I want someone who can sit across a room while we have company over and who looks at me, and I can just feel his gaze, and when our eyes meet I melt instantly because in one look I know who and what he is to me.

I'm a very quick, and intelligent girl. Many don't even see one submissive bone in me. But I always say, it's not because I'm not submissive, I just need someone 'stronger' than me. Quicker than me. Wittier than me. More powerful than me.

I had a dear friend I recently lost, and he always told me I was one of the strongest subs he had ever met, and this is someone who has been very active for many years in many different aspects of the lifestyle.

I expect anyone in my life, be them friends or more, to always keep their word, always be honest. And never just say things to satiate me temporarily. I hold people to their very word, and I'm not the type who can be manipulated with "well, what I meant was...".. No. It doesn't work with me.

I think manhood is something lacking among males in this day and age. Many are lazy, slow, insecure, and lacking any kind of balls. And to be honest, many are bigger drama queens than the women.

I wish for those days where men didn't have words and computers to hide behind. You were forced to prove your strength as a man, and your word meant little when it came to your manhood on the line.

I want a man who knows who he is, loves life, and knows what it means to truly own a woman. And no weak insecure boy can ever attempt it with a woman like me.

There's so much more I can say, but I believe I'm long winded enough at this point.

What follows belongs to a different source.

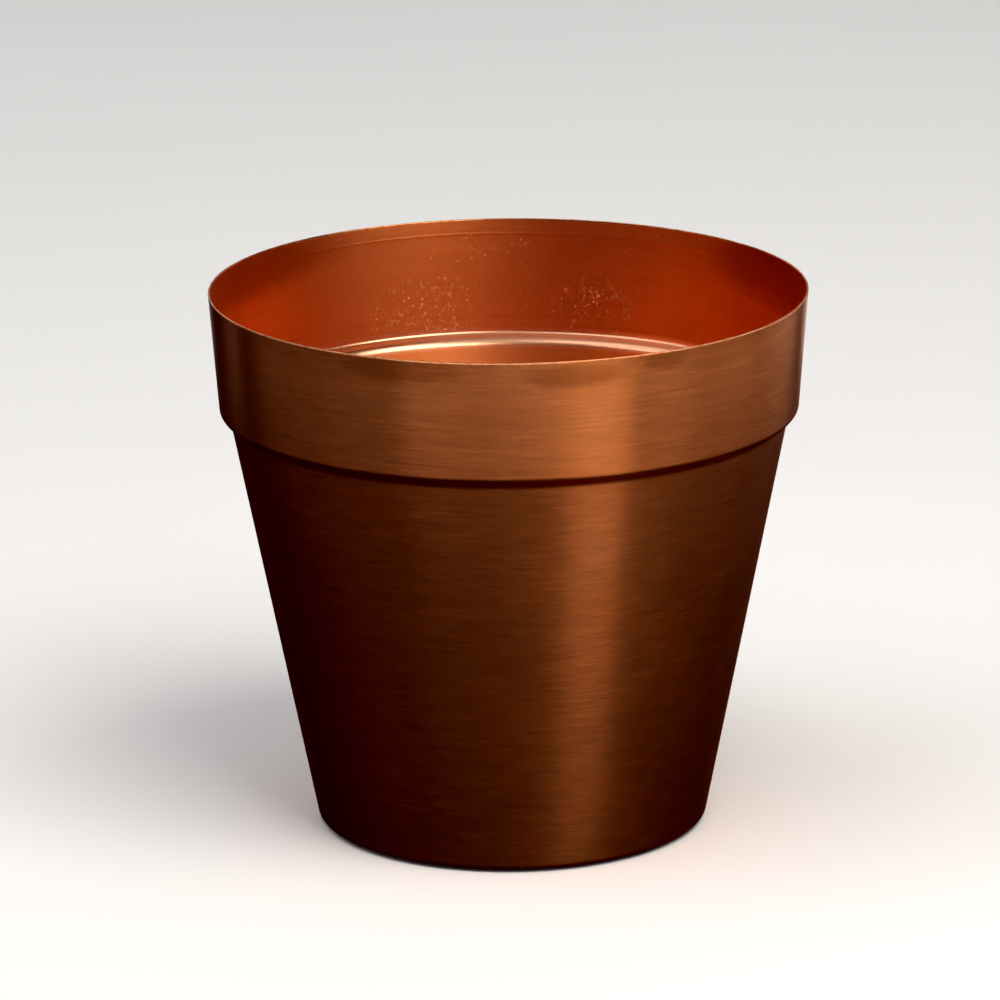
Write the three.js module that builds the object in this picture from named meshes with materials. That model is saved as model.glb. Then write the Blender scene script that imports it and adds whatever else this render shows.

Feel free to contact me if you think we have anything in common.

I prefer the natural passion between Dominant man and submissive woman.

I'm not looking for anything but single Dominant men, so anyone else don't bother unless it's strictly for friendship only. If you have a slave, or want more than one, don't bother me. I'm looking for a serious long term relationship, not to be a number.

If you're looking to offer me 'training' don't bother me.

No couples, no women, no switches.

I do have pics to trade, but will not publicly post. So if we click I'll send some.

It always intrigues me to see how a different profile can bring out the bad in so many people. People I had enjoyed the intellectual company of, have proven themselves, with this profile, to be animals of the majority kind.

It's always interesting to see the different facades of people who put themselves out there in one light, and behind the curtains, which you can not peer through, they are something much different, and something I do not like at all.

So I thank many of you for showing your true colors in the messages I've received on this account since my last was no longer safe to use. I've always been one to prefer few friends of quality, than many friends of quantity. Thank you for helping me get back to my usual ways.

But that is the way of it here, yes? To pretend you are what you wish to be, but in reality you are nothing of the kind? How.. typical.